As I was preparing this, I thought I had found one difference between the Eucharist and Marriage, and that was the ministers of the sacraments. You see, only a priest can minister the consecration of the bread and wine to celebrate the Eucharist, but in a marriage, the bride and the groom minister the sacrament to each other. Essentially, the priest is there as a witness for the church. But even this is similar if you think about it. Obviously, the only one that can give a free, total, faithful and fruitful gift of yourself is you. So it makes sense that the bride and groom ‘minister’ the gift of themselves to each other in marriage.

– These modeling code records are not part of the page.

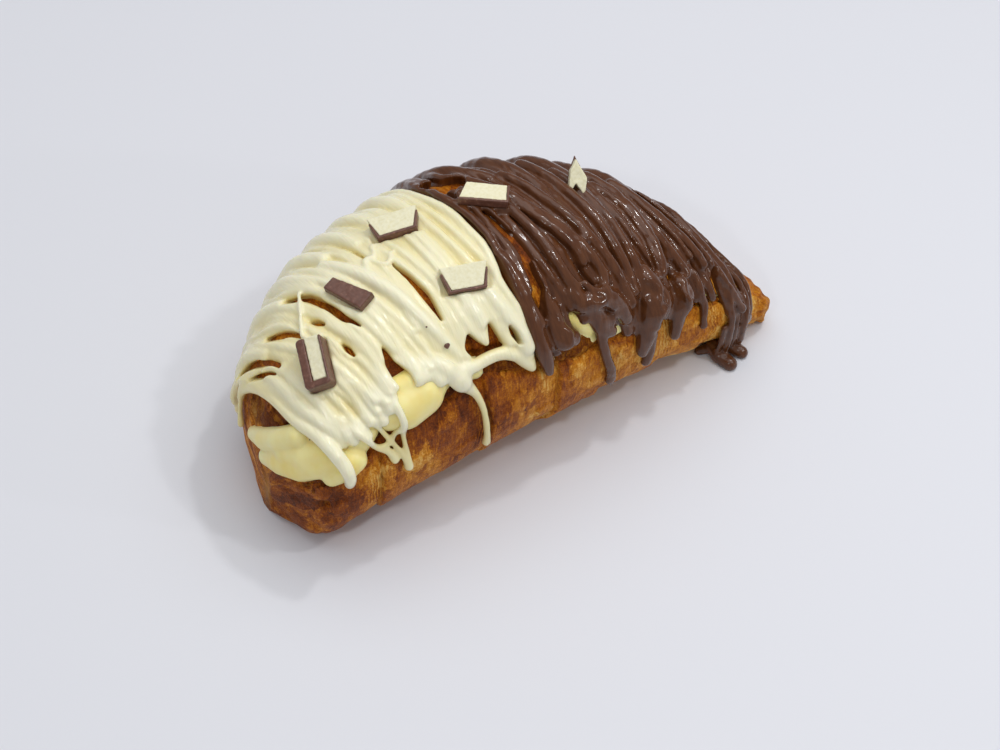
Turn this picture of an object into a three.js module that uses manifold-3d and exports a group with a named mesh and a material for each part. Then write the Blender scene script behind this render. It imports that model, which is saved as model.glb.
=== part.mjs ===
// A cream-filled croissant under white and milk chocolate, with slices of filled chocolate bar.
//
// Millimetres, +Z up. +X points to the thin tip, -X to the blunt end where the cream swells out,
// and -Y is the near side, along which the croissant is cut open. It rests on Z = 0, and the
// origin is a point on the flat base.
//
// A place on the croissant is given by x along its length and by an angle in degrees round it:
// 0 is the crown, 90 the widest line of the near side, -90 that of the far side, 180 the base.

import * as THREE from 'three';
import { mergeVertices } from 'three/addons/utils/BufferGeometryUtils.js';
import Module from 'manifold-3d';

const wasm = await Module();
wasm.setup();

// ---------------------------------------------------------------- driving dimensions

// Stations along the croissant: x, sideways shift of the middle, half width, height.
const STATIONS = [
  [-97, -5.5, 4, 22], [-96, -5, 10, 30], [-91, -5, 26, 46], [-80, -1.5, 33.5, 57.5], [-62, 3.8, 39.5, 67],
  [-38, 7.5, 43, 73], [-10, 8, 43.5, 76], [16, 6.7, 41, 71], [40, 3.5, 35.5, 60],
  [60, -3, 28.5, 47], [76, -11.5, 18.5, 30], [84, -17, 10, 20], [89.5, -21, 6, 13],
  [91.5, -22.5, 2.5, 8],
];
const SHIFT = 1;
const HALF_WIDTH = 2;
const HEIGHT = 3;
const WIDEST_SHARE = 0.42; // the widest line lies at this share of the height
const SIDE_POWER = 0.92; // under 1 makes the sides fuller than an ellipse
const BASE_REACH = 1.06; // over 1 cuts the round belly off to a flat base
const BASE_POWER = 0.9;

// Edges of the rolled bands: x on the crown, and how far the edge wanders to +X at the near side.
const BAND_EDGES = [
  [-97, 0], [-63.5, -8], [-32, 1], [-14.6, 9.6], [3, 12], [27, 11], [48, 10], [67, 8], [91.5, 0],
];
const BAND_SHARES = [0, 0.07, 0.35, 0.9]; // rings within one band
const STEP_DEPTH = 1.7; // a band stands this far over the next one out
const STEP_RUN = 1.2; // the upper band rounds off within this length
const TUCK_RUN = 7; // the lower band rises again over this length
const STEP_HEIGHTS = [1, 9]; // steps fade out between these heights, so that the base stays flat
const MIDDLE_X = -10; // the widest band: steps on either side face away from it
const RING_ANGLE = 15; // degrees between two points of a ring

// The cut: x, angle of the lower lip, angle of the lid's edge, y of the cut's inner edge.
const MOUTH = [
  [-91.6, 58, 8, 20], [-84, 63, 32, 18], [-76, 62, 40, 12], [-66, 57, 42, 8], [-56, 63, 42, 4],
  [-45, 62, 46, 2], [-34, 60, 49, 2], [-22, 66, 52, 2], [-4, 74, 57, 2], [12, 72, 60, 2],
  [33, 72, 56, 0], [50, 66, 55, -2], [68, 61, 58, -8],
];
const END_CUT = { x: -92.3, z: 29, far: 40, top: 80 }; // the blunt end is open above this height
const INNER_HEIGHT = 3; // height of the cut at its inner edge
const CUT_OVERSHOOT = 0.4; // the cutting wedge passes the skin by this share of its depth
const GAP = 0.3; // clearance between neighbouring pieces
const CUT_GAP = 0.36; // the same on the slanting faces of the cut
const LIP_TRIM = 1.2; // an inset wedge loses this many times its inset at each lip
const CREAM_RECESS = 1; // between its lobes the cream stays this far inside the skin
const LOBE_SIDES = 10;
const LOBE_RINGS = 6;

// Lobes of piped cream: x, angle, half length, half height, how far it swells out, and its sink.
const LOBES = [
  [-94.5, -6, 9, 9, 3, 3], [-92, 34, 12, 10, 3.5, 4], [-81, 51, 11, 8.5, 4, 2.5],
  [-66, 49, 9, 7.5, 3.5, 2], [-53.5, 53, 12.5, 8.5, 5.5, 2.5], [-38, 56, 9, 5, 2, 1.5],
  [7, 62, 8, 6, 2.5, 1.5], [39, 60, 8, 5, 2, 1.5],
];

// Chocolate strands: they run over the crown from the far side to the near side.
const STRAND_ROOT = -1.2; // strands reach this far into the crust, which then cuts them back
const WHITE = { first: -92, last: -18.4, count: 14, width: 7.8, thick: 2.9 };
const MILK = { first: -10.2, last: 79.5, count: 17, width: 8, thick: 4.2 };
const STRAND_BACK = 0.76; // a strand's back is this share of its width
const STRAND_ENDS = [0.45, 0.9]; // the share of its width at either end, and one point further in
const STRAND_STEP = 20; // degrees between two points of a strand
const SEAM = -14.3; // the two coats meet at this x
const FOOT_SCATTER = 4; // degrees by which the strands' feet differ
const FAR_ANGLE = 78; // on the far side the strands end past this angle
const FAR_SCATTER = 20;
const BOW = 2.2; // sideways wander of a strand

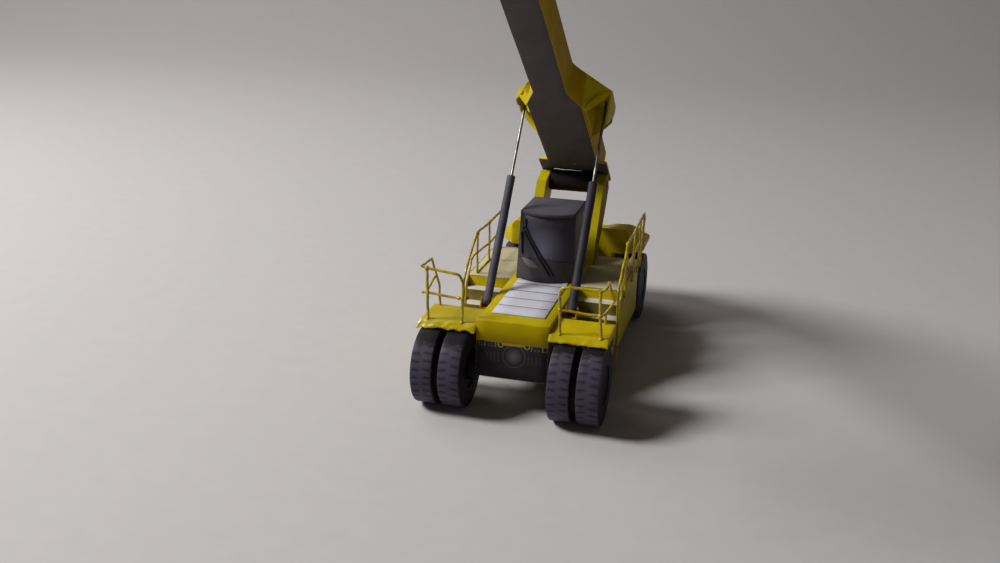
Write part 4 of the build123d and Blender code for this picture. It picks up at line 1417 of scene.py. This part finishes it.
@dataclass
class Cab:
    """Cab of printed grey card with a bowed front, a flat roof sheet and bent wire wipers."""

    swell: float = 1.3
    half: float = 13.2
    bulge: float = 5.4
    foot: float = 54.4
    lean: float = 4.6
    wiper_radius: float = 0.52
    wiper_steps: int = 6
    wiper_blob: float = 0.9
    wipers: tuple[tuple[tuple[float, float], tuple[float, float]], ...] = (
        ((-10.5, 62.3), (3.3, 43.1)), ((-8.9, 62.3), (5.3, 42.8)), ((-9.7, 66.6), (-9.4, 62.1)),
        ((-11.3, 60.3), (-10.5, 51.3)))

    def build(self) -> None:
        """Make the cab's pieces."""
        CardPiece("cab_body", "chassis", (CAB_PRINT,), None, CAB_FOLD, cell=4.0, bevel=0.12,
                  shape=self._taller).build()
        CardPiece("cab_roof", "chassis", (CAB_ROOF_CARD,), None, CAB_FOLD, CAB_RIM, edge_width=1.7, cell=4.0,
                  bevel=0.05, wander=0.04, wander_pitch=9.0, shape=self._taller).build()
        self._wipers()

    def _taller(self, place: Vector) -> Vector:
        """Stretch the cab upwards by its swell.

        Args:
            place: a point of the cab.

        Returns:
            The moved point.
        """
        box = Box.of("cab_body")
        return place + Vector((0.0, 0.0, self.swell * min(1.0, (place.z - box.low.z) / box.size.z)))

    def _front_y(self, x: float, z: float) -> float:
        """Y of the bowed front at a place.

        Args:
            x: the place's X.
            z: the place's Z.

        Returns:
            The Y in millimetres.
        """
        box = Box.of("cab_body")
        share = (z - box.low.z) / (box.size.z + self.swell)
        corner = AXLE_Y + self.foot + self.lean * share
        radius = (self.half ** 2 + self.bulge ** 2) / (2 * self.bulge)
        return corner - (math.sqrt(max(radius * radius - x * x, 0.0)) - (radius - self.bulge))

    def _wipers(self) -> None:
        """Bend the wiper bars over the front."""
        runs = []
        for first, last in self.wipers:
            run = []
            for k in range(self.wiper_steps + 1):
                x, z = (a + (b - a) * k / self.wiper_steps for a, b in zip(first, last))
                place = (x, self._front_y(x, z) - self.wiper_radius * 0.8, z)
                run.append((place, self.wiper_blob if k == 0 else 0.0))
            runs.append(run)
        mesh = WIRES.run(guide_mesh(runs), {"Wire": BLACK_WIRE, "Glue": BLACK_WIRE},
                         Wire_Radius=self.wiper_radius * MM, Bend_Radius=0.5 * MM, Wander=0.15 * MM,
                         Blob_Radius=0.7 * MM)
        place_mesh("cab_wipers", mesh, (), "chassis", (), Shading.ROUND)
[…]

In the sacrifice of the Mass, it works the same way. Consider that during the celebration of the Eucharist, the priest works in ‘persona Christi’, in ‘the person of Christ’, it then makes sense, that only in persona Christi could he offer the sacrifice of the Mass. Where the body and blood, soul and divinity of Christ, our savior, come present among us, His bride, the church, and we are all one in communion with Him.
We all need to try to let the bridegroom in when he arrives and knocks at the door. His power is truly miraculous in its ability to transform the regular (bread and wine, man and woman) into the sacred (body, blood, soul and divinity, husband and wife). Let Him in and he will turn the water of your daily life into the sweetest wine you've ever tasted and give you something truly worthy of celebration.